Here is a not-exhaustive list of reasons that I enjoy researching and investing in tiny companies:
It is a good use of analysis time: I’m never going to be a top-flight analyst. I’m an average business analyst at best. I am not going to add much to the discussion of Google or Tesla. There are lots of really, really smart people that are much better connected than me pouring over the largest companies in the world. If I spend a few of hours a week researching a tiny company, over the course of time, I may be one of a handful of people (outside of company insiders) that understand it. This is a significant advantage. I don’t want to compete against the smartest people in the world.
You get to know management: Several years ago, I was investigating a company on a Saturday morning. I had already spent several hours on the company and was starting to come to an understanding of how they operated. I had a few questions that I needed answered, so I sent them off to the investor relations email. I almost always do this – I like to see how they respond to and deal with shareholders. As I was packing up my laptop, I got an email from the CFO who happened to be working. He offered to chat with me about my questions. We spent an hour on the phone talking about the company. I walked away impressed. After the conversation, I reflected that he seemed to know the operating metrics and valuation of all the private and public peers very well. I developed the theory that the reason he knew them so well, was because they were trying to sell the company. A year later, the company was sold at a significant premium. I’m unlikely to repeat this type of experience if I spent 20 hours researching Netflix.
The returns can be fantastic: If you invest in this space, the volatility can be crazy. That is both a feature and a bug. Yes, your investment can drop in value 50% for just about any reason – or no reason at all. But they can also increase in value 100%, 200% and more. I’ve personally owned a handful of multi-bagger companies: investments that have gone up multiples of their value. Think 2X, 3X, 5X or more. I have not had a “ten-bagger” yet – that is an investment that goes up 10X. I’m hopeful that there is one in my future.
You meet interesting people: Once you are involved in the micro investing space for a while, you will meet some interesting investors. There are both retail (non-professional) and professional investors in the space who are very generous with their time and knowledge. I would have imagined that this was a very stingy space. Who in their right mind is going to give away a great investment idea? I find the opposite is true. There are so many small companies, and we aren’t going to be able to investigate them all, so sharing is the norm. Plus, for these small companies to be successful they must eventually be discovered by larger groups of investors. As a result, investors in the space are happy to share investment ideas and talk about yours.
·Professional investors won’t look at them: Most professional investors won’t be able to invest in these tiny companies. If you run a fund with $5 billion dollars, you won’t be able to invest in a $50m company, you won’t even be able to invest in a $500m company. Most funds won’t want to own more than 10% of a company because it increases the disclosure requirements. A $5m investment in a $50m company is just not going to move the needle for a big fund.
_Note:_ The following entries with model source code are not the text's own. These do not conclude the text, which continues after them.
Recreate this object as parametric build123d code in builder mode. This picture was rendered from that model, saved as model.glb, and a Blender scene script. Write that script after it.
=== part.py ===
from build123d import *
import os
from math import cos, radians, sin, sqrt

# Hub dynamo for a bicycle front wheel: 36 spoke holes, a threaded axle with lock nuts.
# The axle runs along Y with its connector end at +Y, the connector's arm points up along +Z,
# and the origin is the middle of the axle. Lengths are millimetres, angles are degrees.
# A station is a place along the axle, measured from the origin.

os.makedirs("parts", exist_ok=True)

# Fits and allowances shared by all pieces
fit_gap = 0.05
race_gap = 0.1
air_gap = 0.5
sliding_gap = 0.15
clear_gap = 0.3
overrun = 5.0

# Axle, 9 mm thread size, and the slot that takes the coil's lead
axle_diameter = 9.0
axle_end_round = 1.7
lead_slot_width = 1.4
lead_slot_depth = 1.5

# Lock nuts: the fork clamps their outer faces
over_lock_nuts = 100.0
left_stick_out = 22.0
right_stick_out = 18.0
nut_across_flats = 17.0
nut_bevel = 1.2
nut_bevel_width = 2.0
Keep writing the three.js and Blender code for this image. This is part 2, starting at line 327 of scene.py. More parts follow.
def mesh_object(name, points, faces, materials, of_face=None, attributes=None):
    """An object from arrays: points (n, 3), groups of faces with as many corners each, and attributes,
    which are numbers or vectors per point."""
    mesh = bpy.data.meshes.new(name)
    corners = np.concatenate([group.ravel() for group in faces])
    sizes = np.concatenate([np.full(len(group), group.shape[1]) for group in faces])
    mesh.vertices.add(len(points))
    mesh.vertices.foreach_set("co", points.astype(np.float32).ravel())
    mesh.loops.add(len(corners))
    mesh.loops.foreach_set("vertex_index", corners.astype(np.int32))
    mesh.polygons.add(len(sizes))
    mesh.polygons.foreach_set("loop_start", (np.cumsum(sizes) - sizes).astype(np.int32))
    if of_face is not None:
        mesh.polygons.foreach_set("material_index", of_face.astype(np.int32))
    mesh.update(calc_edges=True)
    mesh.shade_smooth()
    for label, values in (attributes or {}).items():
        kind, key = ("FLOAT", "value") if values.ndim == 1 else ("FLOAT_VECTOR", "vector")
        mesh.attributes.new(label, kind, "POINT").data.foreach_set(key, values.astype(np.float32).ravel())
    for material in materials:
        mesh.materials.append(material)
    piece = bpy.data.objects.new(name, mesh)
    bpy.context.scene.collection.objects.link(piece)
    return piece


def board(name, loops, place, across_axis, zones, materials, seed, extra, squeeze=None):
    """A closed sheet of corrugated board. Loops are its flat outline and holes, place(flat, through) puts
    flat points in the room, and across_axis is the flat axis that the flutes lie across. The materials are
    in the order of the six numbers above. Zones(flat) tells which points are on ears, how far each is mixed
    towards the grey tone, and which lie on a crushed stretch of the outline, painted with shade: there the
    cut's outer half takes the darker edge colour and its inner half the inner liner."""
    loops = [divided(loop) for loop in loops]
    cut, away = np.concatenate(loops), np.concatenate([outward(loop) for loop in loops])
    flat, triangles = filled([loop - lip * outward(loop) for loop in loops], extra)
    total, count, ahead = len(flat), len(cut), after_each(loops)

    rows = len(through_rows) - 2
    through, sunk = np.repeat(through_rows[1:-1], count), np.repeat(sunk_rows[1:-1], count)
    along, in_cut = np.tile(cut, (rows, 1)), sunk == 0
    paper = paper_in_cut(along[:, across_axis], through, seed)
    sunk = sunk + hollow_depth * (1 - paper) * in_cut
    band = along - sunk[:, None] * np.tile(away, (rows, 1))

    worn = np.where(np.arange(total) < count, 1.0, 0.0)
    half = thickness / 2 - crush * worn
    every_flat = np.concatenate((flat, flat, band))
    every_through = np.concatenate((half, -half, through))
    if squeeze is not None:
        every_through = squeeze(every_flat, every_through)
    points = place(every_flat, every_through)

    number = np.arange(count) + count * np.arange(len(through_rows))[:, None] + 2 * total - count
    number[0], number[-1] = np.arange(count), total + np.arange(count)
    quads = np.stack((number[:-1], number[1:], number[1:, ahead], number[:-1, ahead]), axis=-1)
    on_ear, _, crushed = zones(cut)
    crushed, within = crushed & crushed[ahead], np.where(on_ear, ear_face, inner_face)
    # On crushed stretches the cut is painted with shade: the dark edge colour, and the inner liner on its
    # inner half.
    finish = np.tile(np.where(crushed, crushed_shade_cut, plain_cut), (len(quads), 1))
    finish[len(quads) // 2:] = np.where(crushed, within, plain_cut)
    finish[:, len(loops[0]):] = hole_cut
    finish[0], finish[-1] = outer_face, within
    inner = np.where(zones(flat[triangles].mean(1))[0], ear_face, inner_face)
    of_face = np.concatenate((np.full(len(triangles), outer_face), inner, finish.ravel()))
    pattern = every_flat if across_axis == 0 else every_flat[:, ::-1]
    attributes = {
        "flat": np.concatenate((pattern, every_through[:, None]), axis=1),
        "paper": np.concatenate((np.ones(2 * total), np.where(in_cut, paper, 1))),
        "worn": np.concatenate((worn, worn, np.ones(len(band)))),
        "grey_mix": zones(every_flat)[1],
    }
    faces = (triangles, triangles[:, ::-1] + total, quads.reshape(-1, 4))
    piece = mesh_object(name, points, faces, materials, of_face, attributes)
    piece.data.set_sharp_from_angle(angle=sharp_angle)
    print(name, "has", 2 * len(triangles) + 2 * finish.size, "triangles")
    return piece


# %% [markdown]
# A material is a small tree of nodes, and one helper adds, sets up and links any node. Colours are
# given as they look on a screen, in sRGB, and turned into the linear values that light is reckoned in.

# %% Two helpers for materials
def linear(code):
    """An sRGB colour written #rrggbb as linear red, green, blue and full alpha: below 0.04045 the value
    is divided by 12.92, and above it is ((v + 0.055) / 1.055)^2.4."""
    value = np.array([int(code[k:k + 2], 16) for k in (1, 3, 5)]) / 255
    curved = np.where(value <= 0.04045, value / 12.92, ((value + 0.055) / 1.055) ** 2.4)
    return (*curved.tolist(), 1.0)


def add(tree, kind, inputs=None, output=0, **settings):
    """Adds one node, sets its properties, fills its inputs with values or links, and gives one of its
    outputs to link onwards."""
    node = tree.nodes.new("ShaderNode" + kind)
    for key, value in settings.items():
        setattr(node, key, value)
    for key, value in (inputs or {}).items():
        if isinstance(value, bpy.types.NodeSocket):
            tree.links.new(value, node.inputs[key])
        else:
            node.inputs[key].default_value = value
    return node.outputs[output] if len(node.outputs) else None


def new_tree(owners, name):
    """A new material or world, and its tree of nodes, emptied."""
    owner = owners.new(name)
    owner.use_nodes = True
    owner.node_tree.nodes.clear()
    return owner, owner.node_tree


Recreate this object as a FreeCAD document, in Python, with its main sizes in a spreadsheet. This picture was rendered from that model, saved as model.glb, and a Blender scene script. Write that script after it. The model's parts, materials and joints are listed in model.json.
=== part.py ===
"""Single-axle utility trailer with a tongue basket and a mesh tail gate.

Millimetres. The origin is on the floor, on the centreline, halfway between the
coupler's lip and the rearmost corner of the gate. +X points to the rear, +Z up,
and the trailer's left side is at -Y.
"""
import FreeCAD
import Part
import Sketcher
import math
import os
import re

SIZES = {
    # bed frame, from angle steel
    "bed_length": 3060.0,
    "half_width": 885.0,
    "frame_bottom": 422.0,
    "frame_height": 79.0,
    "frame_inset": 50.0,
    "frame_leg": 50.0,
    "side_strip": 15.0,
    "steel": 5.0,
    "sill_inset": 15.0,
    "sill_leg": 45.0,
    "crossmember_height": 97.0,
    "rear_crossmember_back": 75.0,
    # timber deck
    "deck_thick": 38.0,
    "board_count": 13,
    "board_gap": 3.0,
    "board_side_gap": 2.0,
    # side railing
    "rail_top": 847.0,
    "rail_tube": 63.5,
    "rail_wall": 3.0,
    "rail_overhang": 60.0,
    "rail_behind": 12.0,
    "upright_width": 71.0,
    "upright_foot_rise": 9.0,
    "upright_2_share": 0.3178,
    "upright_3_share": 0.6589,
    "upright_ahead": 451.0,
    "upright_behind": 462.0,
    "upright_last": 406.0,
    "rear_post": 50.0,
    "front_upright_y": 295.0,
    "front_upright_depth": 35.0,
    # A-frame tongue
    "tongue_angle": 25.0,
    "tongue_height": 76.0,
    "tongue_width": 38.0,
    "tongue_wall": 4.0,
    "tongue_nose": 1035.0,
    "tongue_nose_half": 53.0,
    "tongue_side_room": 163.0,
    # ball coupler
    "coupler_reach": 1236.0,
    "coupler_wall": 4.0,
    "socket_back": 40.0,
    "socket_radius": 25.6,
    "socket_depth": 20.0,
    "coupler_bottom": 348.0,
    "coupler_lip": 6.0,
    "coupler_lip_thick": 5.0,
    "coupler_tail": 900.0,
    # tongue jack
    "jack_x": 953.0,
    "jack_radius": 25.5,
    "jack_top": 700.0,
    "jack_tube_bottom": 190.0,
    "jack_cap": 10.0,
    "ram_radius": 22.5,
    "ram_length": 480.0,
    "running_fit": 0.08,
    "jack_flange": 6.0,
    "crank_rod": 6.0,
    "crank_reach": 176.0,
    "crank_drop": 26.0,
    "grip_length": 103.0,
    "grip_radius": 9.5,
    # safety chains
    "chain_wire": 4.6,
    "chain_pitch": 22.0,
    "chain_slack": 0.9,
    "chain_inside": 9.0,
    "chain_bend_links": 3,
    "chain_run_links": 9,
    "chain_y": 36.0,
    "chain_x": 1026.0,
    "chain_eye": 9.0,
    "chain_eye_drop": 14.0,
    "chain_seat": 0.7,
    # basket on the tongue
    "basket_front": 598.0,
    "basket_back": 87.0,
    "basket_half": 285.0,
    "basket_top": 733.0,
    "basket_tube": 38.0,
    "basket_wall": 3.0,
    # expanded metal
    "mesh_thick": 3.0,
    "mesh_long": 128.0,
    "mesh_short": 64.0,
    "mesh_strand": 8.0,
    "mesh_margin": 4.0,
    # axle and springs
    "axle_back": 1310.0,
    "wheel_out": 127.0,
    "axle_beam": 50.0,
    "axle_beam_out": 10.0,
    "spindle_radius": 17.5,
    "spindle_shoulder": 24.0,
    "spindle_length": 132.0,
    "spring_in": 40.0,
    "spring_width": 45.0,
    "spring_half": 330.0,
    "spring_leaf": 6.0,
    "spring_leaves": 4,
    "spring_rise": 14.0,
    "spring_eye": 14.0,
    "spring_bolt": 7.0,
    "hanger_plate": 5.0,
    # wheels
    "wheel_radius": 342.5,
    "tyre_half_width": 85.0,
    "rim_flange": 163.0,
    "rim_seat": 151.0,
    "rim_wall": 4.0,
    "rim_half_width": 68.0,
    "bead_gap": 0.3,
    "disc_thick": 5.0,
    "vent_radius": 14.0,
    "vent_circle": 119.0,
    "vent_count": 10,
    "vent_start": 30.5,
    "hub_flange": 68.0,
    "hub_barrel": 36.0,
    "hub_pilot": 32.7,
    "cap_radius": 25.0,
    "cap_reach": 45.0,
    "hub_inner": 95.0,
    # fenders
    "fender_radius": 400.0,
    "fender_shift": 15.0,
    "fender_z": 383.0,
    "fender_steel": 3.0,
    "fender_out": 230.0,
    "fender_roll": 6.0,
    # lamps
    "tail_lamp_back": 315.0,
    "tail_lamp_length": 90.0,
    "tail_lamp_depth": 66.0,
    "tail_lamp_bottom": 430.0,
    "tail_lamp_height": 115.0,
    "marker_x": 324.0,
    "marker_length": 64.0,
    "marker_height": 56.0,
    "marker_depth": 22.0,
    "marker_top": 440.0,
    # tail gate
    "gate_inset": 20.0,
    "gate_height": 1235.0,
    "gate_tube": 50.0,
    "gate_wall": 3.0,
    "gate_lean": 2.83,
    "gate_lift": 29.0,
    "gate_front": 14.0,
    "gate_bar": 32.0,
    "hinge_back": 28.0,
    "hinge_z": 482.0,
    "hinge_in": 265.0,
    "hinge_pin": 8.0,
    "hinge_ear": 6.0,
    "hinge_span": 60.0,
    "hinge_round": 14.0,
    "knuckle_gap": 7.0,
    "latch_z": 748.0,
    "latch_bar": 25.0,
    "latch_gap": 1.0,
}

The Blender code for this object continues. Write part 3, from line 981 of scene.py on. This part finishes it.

I’ve never worked on Wall Street and probably never will. I do feel like I do solid business analysis on these smaller companies. And because of the institutional and other constraints, I feel like I can add value to the process that impacts the returns I experience. I still occasionally invest in larger companies, but I spend hardly any time doing analysis. Rather, I look at a variety of published analysis covering the companies I’m interested in. There are great resources to learn about virtually any large publicly traded companies, and I’m happy to use them when I shop in that space. However, in the micro-cap space, there is no substitute for rolling up your sleeves and doing the analytical work yourself.